### [The exercise]
Identify and copy all lines of the material where the string "this" is found.

### [Given material]
=======
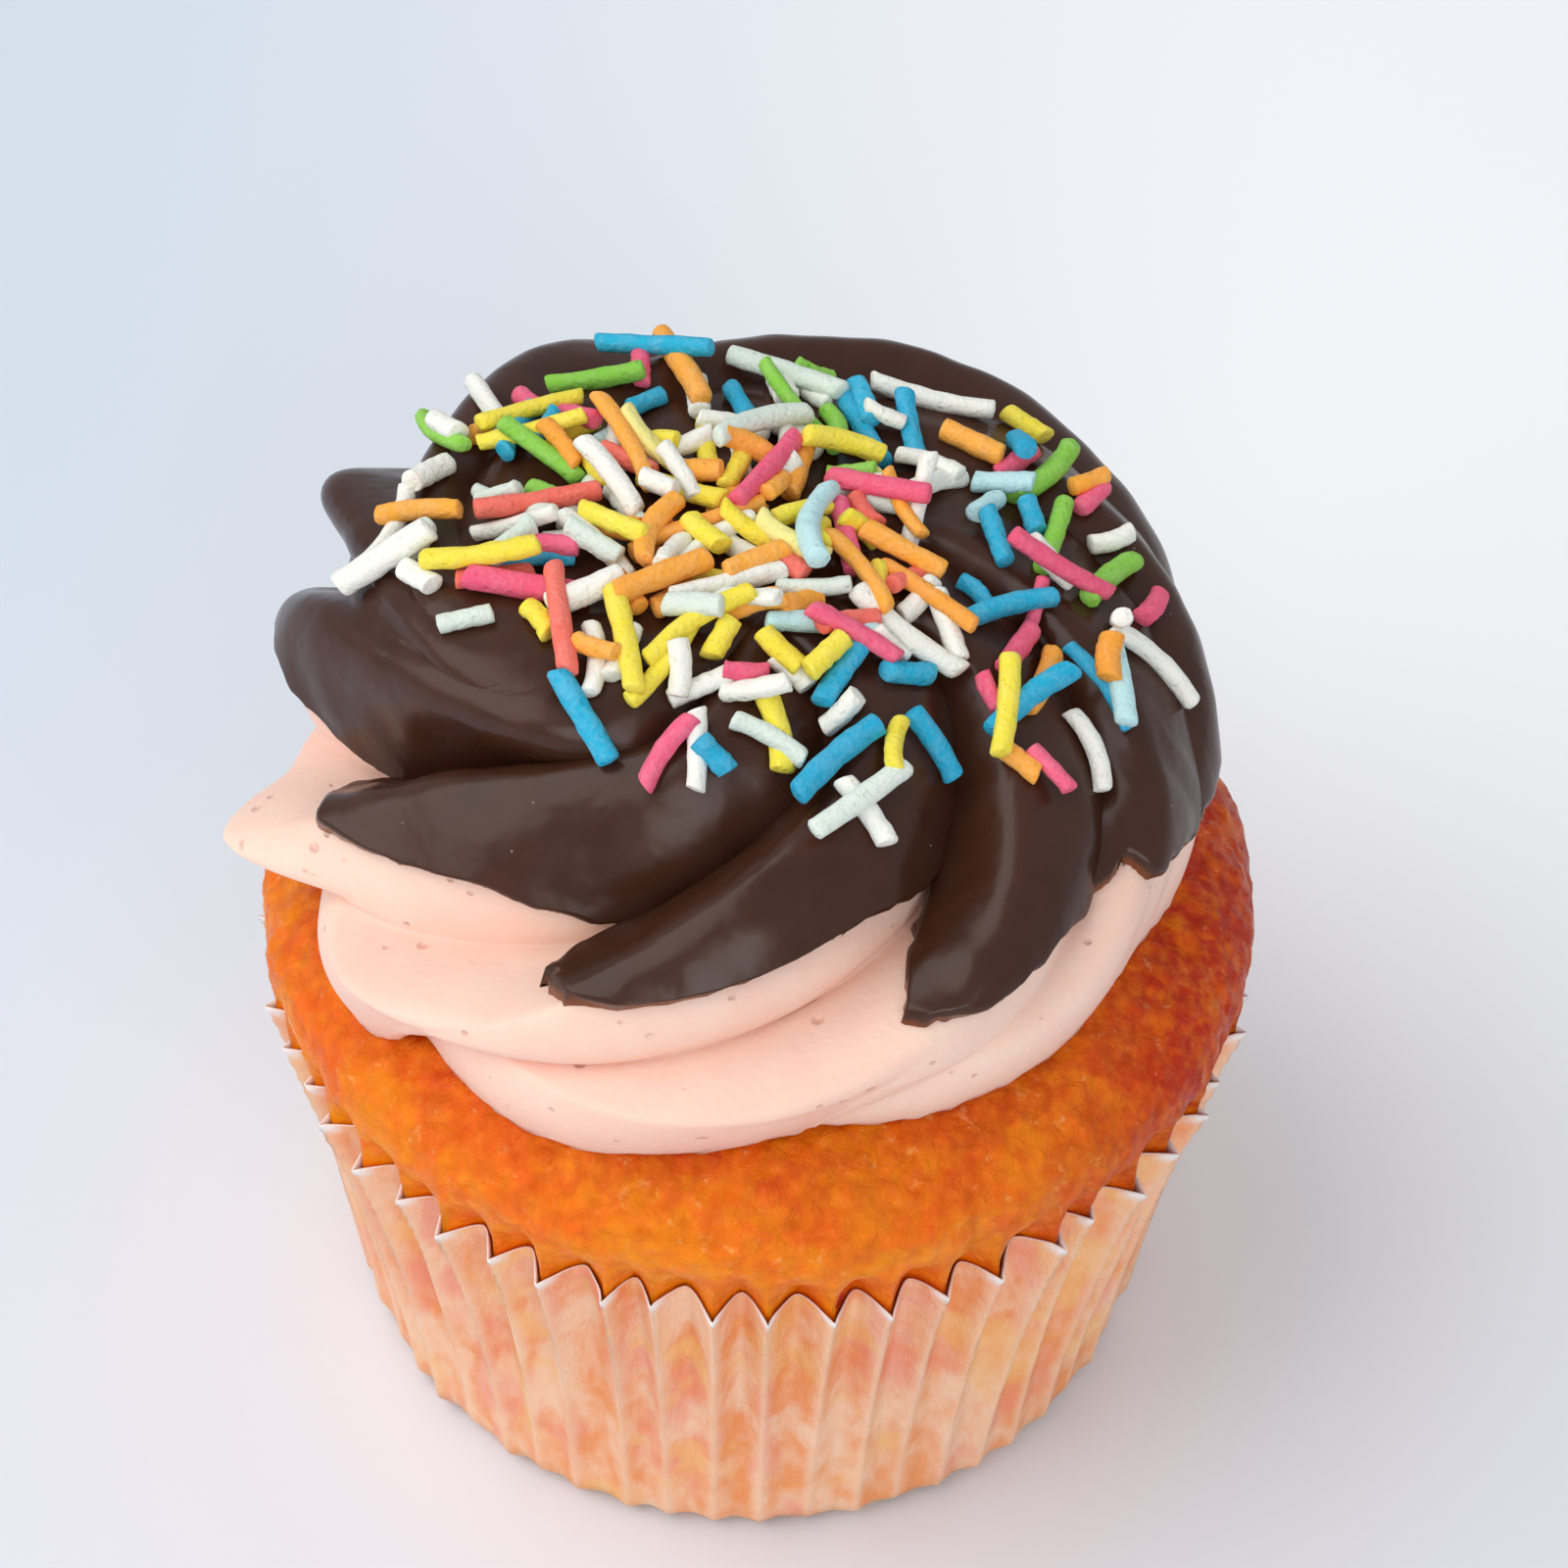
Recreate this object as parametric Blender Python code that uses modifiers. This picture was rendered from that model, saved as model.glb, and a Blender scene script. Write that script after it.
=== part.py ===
"""A cupcake: a pleated paper case, the sponge baked in it, a piped buttercream swirl on
top, and the chocolate coat that the swirl was dipped in.

Units are metres, +Z is up, and the origin is the middle of the case's underside.
Angles are in degrees, counted anticlockwise from +X as seen from above. The front is -Y.
"""

import math

import bmesh
import bpy
from mathutils import Vector

MM = 0.001
GAP = 0.3 * MM  # clearance between neighbouring pieces

# Paper case
BASE_RADIUS = 25.4 * MM
RIM_RADIUS = 31.3 * MM
RIM_FLARE = 2.0 * MM  # how far the rim leans out past a straight wall
CASE_HEIGHT = 28.4 * MM
PAPER = 0.35 * MM
PLEATS = 54
PLEAT_DEPTH = 1.3 * MM  # fold height at the rim
FOOT_PLEAT_DEPTH = 0.5 * MM  # fold height where the wall meets the flat foot
WALL_BANDS = 3

# Sponge
CROWN_RADIUS = 30.9 * MM
CROWN_WIDEST = 31.6 * MM  # height of the crown's widest ring
CROWN_TOP = 40.2 * MM
CROWN_SQUARENESS = 2.6  # 2 would be an ellipse, and more is flatter with a tighter shoulder
SPONGE_STEPS = 60
DOME_RINGS = 8
WALL_SHARES = (1.0, 0.66, 0.33, 0.0)  # rings down the side, as shares of the case's height

# Buttercream swirl
SWIRL_WIDEST = 42.0 * MM  # height of its widest ring
SWIRL_TOP = 56.5 * MM
SWIRL_UNDERCUT = 0.9 * MM  # how far the foot lies inside the widest ring
FOOT_LIMIT = 28.4 * MM  # the foot stays inside this radius, on the flat of the crown
FOOT_RISE = -0.25  # the foot, on a scale of 0 at the widest ring to 1 at the top
FOOT_ROWS = 3
SIDE_ROWS = 14
SOLE_SHARES = (0.35, 0.62, 0.82, 0.93)  # rings of the underside, as shares of the foot's radius
COLUMNS = (0.0, 0.3, 0.65, 1.0, 1.45, 1.8, 1.94)  # from each crest, at 0, to the next, at 2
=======
### [The reply]
Recreate this object as parametric Blender Python code that uses modifiers. This picture was rendered from that model, saved as model.glb, and a Blender scene script. Write that script after it.
FOOT_LIMIT = 28.4 * MM  # the foot stays inside this radius, on the flat of the crown